Conscious of the damage, King Norodom Sihanouk launched a solemn appeal to the international community, which, in reply, organized the first intergovernmental conference on safeguarding and developing Angkor in Tokyo (October 1993). The Tokyo Declaration, adopted at the end of that conference defined the spirit, the framework and the mode of international action.
The Declaration which has just been adopted in Paris, with a series of recommendations which will be implemented under the aegis of the Cambodian Authority for the Protection of the Site and Development of the Angkor Region (APSARA) created in 1995 by the Cambodian authorities, constitutes a decisive step towards the affirmation that the cultural heritage of a people is part of their identity, and, as such, a key to their reconstruction. Says King Nordom Sihanouk, “Angkor is no longer in danger, but is, at long last, on the way to prosperity.”

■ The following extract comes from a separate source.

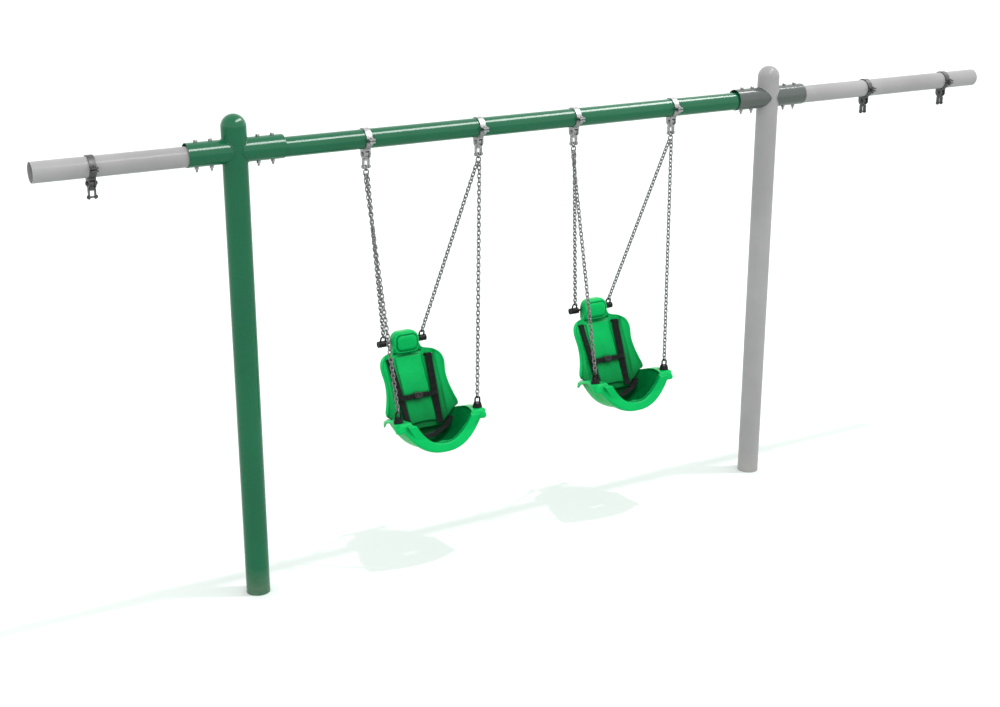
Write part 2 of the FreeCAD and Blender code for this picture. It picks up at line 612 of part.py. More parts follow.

*Australia, Belgium, Cambodia, Canada, China, Denmark, Egypt, France, Germany, Greece, Hungary, India, Indonesia, Italy, Japan, Lao People’s Democratic Republic, Luxembourg, Malaysia, Mexico, Norway, New Zealand, the Netherlands, Philippines, Poland, Portugal, the United Kingdom of Great Britain and Northern Ireland, Russian Federation, Republic of Korea, Spain, Sri Lanka, Sweden, Switzerland, Thailand, Tunisia, the United States of America, Viet Nam, the Asian Development Bank, the Food and Agriculture Organization of the United Nations (FAO), the International Centre for the Study of the Preservation and Restoration of Cultural Property (ICCROM), the International Council of Museums (ICOM), the International Council on Monuments and Sites (ICOMOS), the International Monetary Fund (IMF), the Southeast Asian Ministers of Education Organization Regional Centre for Archaeology and Fine Arts (SEAMEO/SPAFA), the United Nations Development Program (UNDP), the United Nations Educational, Scientific and Cultural Organization (UNESCO), the World Bank, the World Monuments Fund (WMF), and the World Tourism Organization (WTO).